#### [Short task]
Output the material below in full, exactly as it is.

--- Provided material ---

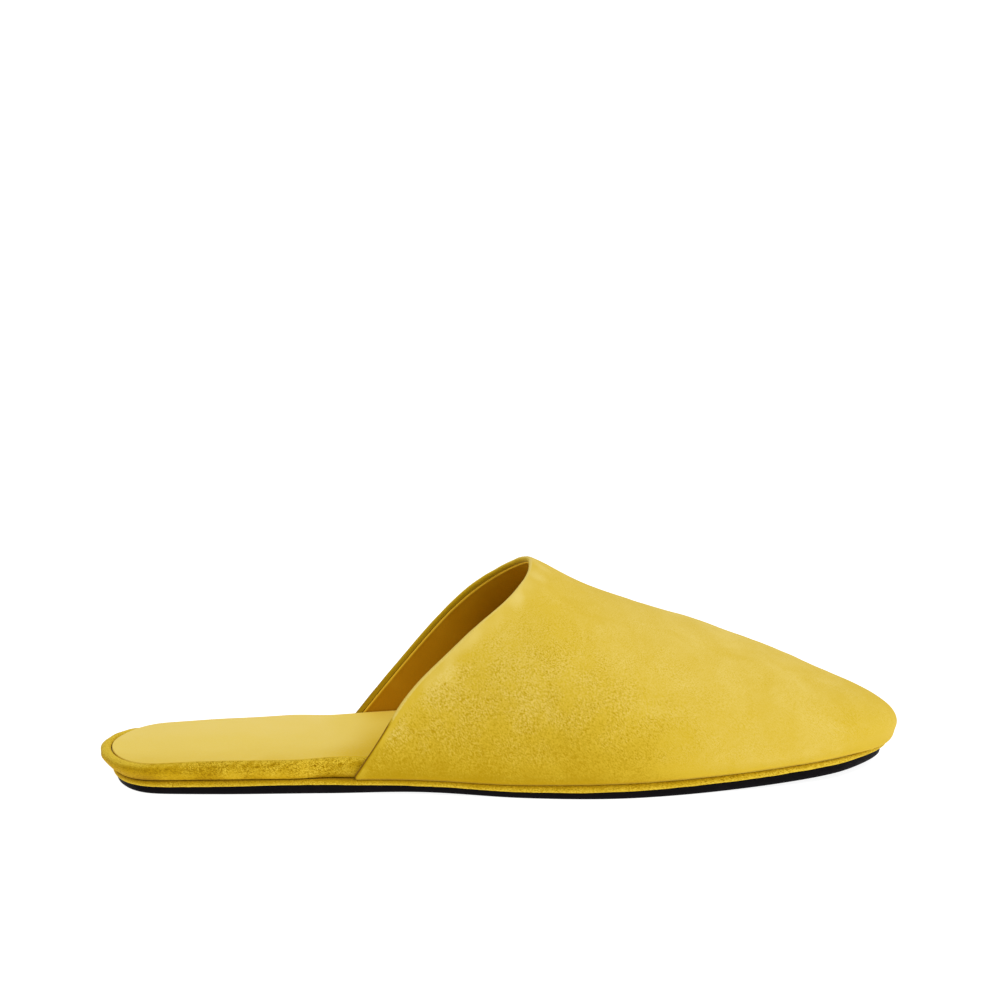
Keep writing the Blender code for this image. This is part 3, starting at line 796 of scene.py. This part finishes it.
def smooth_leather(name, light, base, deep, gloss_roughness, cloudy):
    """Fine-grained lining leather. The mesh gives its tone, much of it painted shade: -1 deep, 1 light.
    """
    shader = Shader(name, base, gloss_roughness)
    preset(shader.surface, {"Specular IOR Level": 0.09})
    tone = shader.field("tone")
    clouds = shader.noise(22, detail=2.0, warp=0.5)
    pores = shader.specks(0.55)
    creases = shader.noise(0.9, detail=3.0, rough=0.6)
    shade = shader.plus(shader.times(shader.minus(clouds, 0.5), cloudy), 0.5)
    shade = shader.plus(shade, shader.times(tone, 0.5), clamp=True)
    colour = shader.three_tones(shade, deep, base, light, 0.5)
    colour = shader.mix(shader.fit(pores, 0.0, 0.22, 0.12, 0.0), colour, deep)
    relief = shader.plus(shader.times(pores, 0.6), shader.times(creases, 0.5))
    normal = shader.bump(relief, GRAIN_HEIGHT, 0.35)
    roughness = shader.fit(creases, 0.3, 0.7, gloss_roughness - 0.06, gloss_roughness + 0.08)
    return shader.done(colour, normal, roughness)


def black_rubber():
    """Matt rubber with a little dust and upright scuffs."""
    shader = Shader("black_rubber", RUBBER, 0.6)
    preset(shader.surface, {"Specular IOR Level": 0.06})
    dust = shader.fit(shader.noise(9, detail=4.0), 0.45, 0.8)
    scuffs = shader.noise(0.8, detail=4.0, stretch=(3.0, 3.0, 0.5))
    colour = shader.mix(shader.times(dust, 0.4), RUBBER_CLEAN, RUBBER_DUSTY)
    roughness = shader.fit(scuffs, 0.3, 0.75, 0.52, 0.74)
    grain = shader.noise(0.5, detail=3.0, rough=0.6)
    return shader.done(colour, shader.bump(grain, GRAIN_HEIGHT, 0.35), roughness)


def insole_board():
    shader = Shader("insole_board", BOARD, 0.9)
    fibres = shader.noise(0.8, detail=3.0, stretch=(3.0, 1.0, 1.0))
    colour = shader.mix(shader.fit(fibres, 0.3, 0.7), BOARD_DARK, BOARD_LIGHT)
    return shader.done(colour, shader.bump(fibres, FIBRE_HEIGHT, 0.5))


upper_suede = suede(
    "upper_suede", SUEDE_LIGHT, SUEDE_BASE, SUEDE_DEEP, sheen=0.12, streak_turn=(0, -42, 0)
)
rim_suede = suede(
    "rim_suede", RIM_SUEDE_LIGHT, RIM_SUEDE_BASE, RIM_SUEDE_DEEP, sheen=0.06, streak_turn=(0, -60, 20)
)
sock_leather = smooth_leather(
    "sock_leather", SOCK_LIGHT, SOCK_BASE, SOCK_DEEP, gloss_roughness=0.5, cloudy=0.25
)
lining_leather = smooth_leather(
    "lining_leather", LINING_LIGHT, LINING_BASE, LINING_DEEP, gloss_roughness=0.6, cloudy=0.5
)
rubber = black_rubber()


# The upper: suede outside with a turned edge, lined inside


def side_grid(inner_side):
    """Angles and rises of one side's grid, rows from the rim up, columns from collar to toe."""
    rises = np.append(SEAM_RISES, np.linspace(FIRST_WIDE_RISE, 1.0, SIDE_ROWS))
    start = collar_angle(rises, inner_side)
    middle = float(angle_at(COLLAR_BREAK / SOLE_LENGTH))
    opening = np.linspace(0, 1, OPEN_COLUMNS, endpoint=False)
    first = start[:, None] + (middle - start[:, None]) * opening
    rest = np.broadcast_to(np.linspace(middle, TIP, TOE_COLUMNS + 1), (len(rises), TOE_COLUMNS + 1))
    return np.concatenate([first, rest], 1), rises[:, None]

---

#### [Complete output]
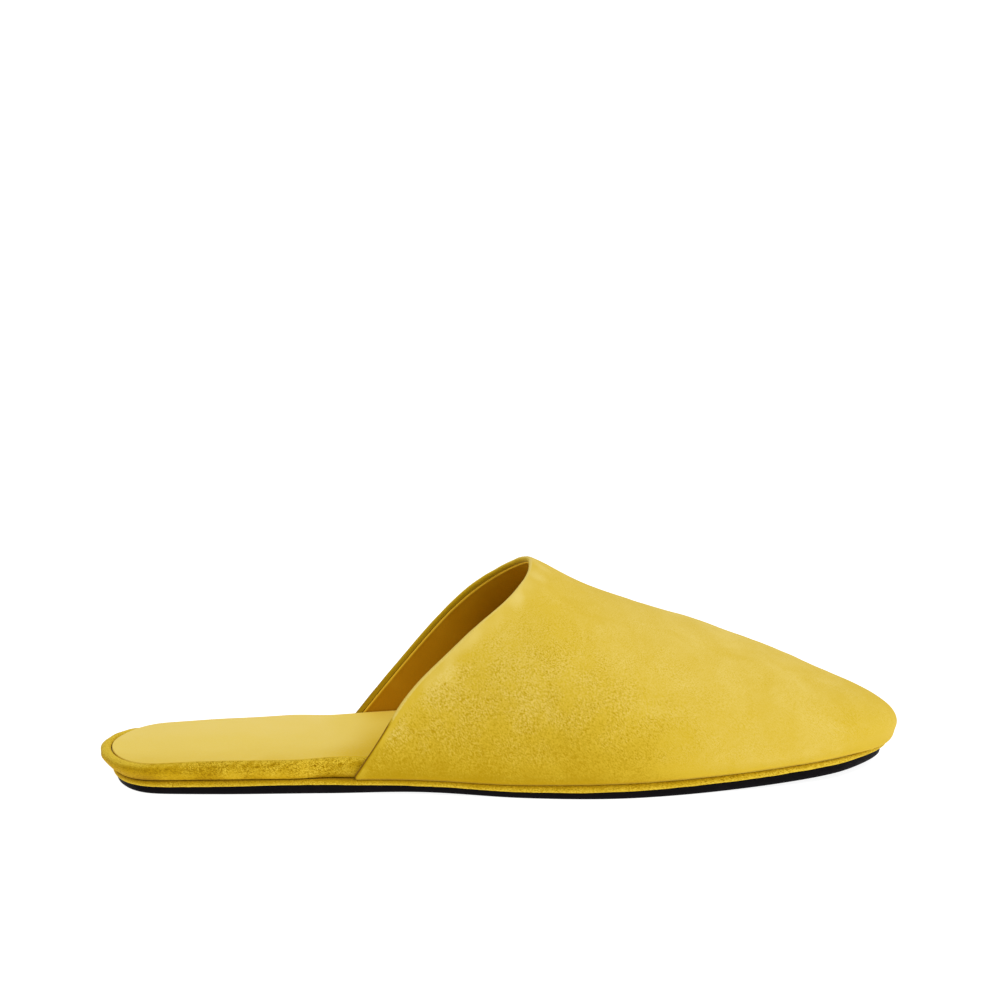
Keep writing the Blender code for this image. This is part 3, starting at line 796 of scene.py. This part finishes it.
def smooth_leather(name, light, base, deep, gloss_roughness, cloudy):
    """Fine-grained lining leather. The mesh gives its tone, much of it painted shade: -1 deep, 1 light.
    """
    shader = Shader(name, base, gloss_roughness)
    preset(shader.surface, {"Specular IOR Level": 0.09})
    tone = shader.field("tone")
    clouds = shader.noise(22, detail=2.0, warp=0.5)
    pores = shader.specks(0.55)
    creases = shader.noise(0.9, detail=3.0, rough=0.6)
    shade = shader.plus(shader.times(shader.minus(clouds, 0.5), cloudy), 0.5)
    shade = shader.plus(shade, shader.times(tone, 0.5), clamp=True)
    colour = shader.three_tones(shade, deep, base, light, 0.5)
    colour = shader.mix(shader.fit(pores, 0.0, 0.22, 0.12, 0.0), colour, deep)
    relief = shader.plus(shader.times(pores, 0.6), shader.times(creases, 0.5))
    normal = shader.bump(relief, GRAIN_HEIGHT, 0.35)
    roughness = shader.fit(creases, 0.3, 0.7, gloss_roughness - 0.06, gloss_roughness + 0.08)
    return shader.done(colour, normal, roughness)


def black_rubber():
    """Matt rubber with a little dust and upright scuffs."""
    shader = Shader("black_rubber", RUBBER, 0.6)
    preset(shader.surface, {"Specular IOR Level": 0.06})
    dust = shader.fit(shader.noise(9, detail=4.0), 0.45, 0.8)
    scuffs = shader.noise(0.8, detail=4.0, stretch=(3.0, 3.0, 0.5))
    colour = shader.mix(shader.times(dust, 0.4), RUBBER_CLEAN, RUBBER_DUSTY)
    roughness = shader.fit(scuffs, 0.3, 0.75, 0.52, 0.74)
    grain = shader.noise(0.5, detail=3.0, rough=0.6)
    return shader.done(colour, shader.bump(grain, GRAIN_HEIGHT, 0.35), roughness)


def insole_board():
    shader = Shader("insole_board", BOARD, 0.9)
    fibres = shader.noise(0.8, detail=3.0, stretch=(3.0, 1.0, 1.0))
    colour = shader.mix(shader.fit(fibres, 0.3, 0.7), BOARD_DARK, BOARD_LIGHT)
    return shader.done(colour, shader.bump(fibres, FIBRE_HEIGHT, 0.5))


upper_suede = suede(
    "upper_suede", SUEDE_LIGHT, SUEDE_BASE, SUEDE_DEEP, sheen=0.12, streak_turn=(0, -42, 0)
)
rim_suede = suede(
    "rim_suede", RIM_SUEDE_LIGHT, RIM_SUEDE_BASE, RIM_SUEDE_DEEP, sheen=0.06, streak_turn=(0, -60, 20)
)
sock_leather = smooth_leather(
    "sock_leather", SOCK_LIGHT, SOCK_BASE, SOCK_DEEP, gloss_roughness=0.5, cloudy=0.25
)
lining_leather = smooth_leather(
    "lining_leather", LINING_LIGHT, LINING_BASE, LINING_DEEP, gloss_roughness=0.6, cloudy=0.5
)
rubber = black_rubber()


# The upper: suede outside with a turned edge, lined inside


def side_grid(inner_side):
    """Angles and rises of one side's grid, rows from the rim up, columns from collar to toe."""
    rises = np.append(SEAM_RISES, np.linspace(FIRST_WIDE_RISE, 1.0, SIDE_ROWS))
    start = collar_angle(rises, inner_side)
    middle = float(angle_at(COLLAR_BREAK / SOLE_LENGTH))
    opening = np.linspace(0, 1, OPEN_COLUMNS, endpoint=False)
    first = start[:, None] + (middle - start[:, None]) * opening
    rest = np.broadcast_to(np.linspace(middle, TIP, TOE_COLUMNS + 1), (len(rises), TOE_COLUMNS + 1))
    return np.concatenate([first, rest], 1), rises[:, None]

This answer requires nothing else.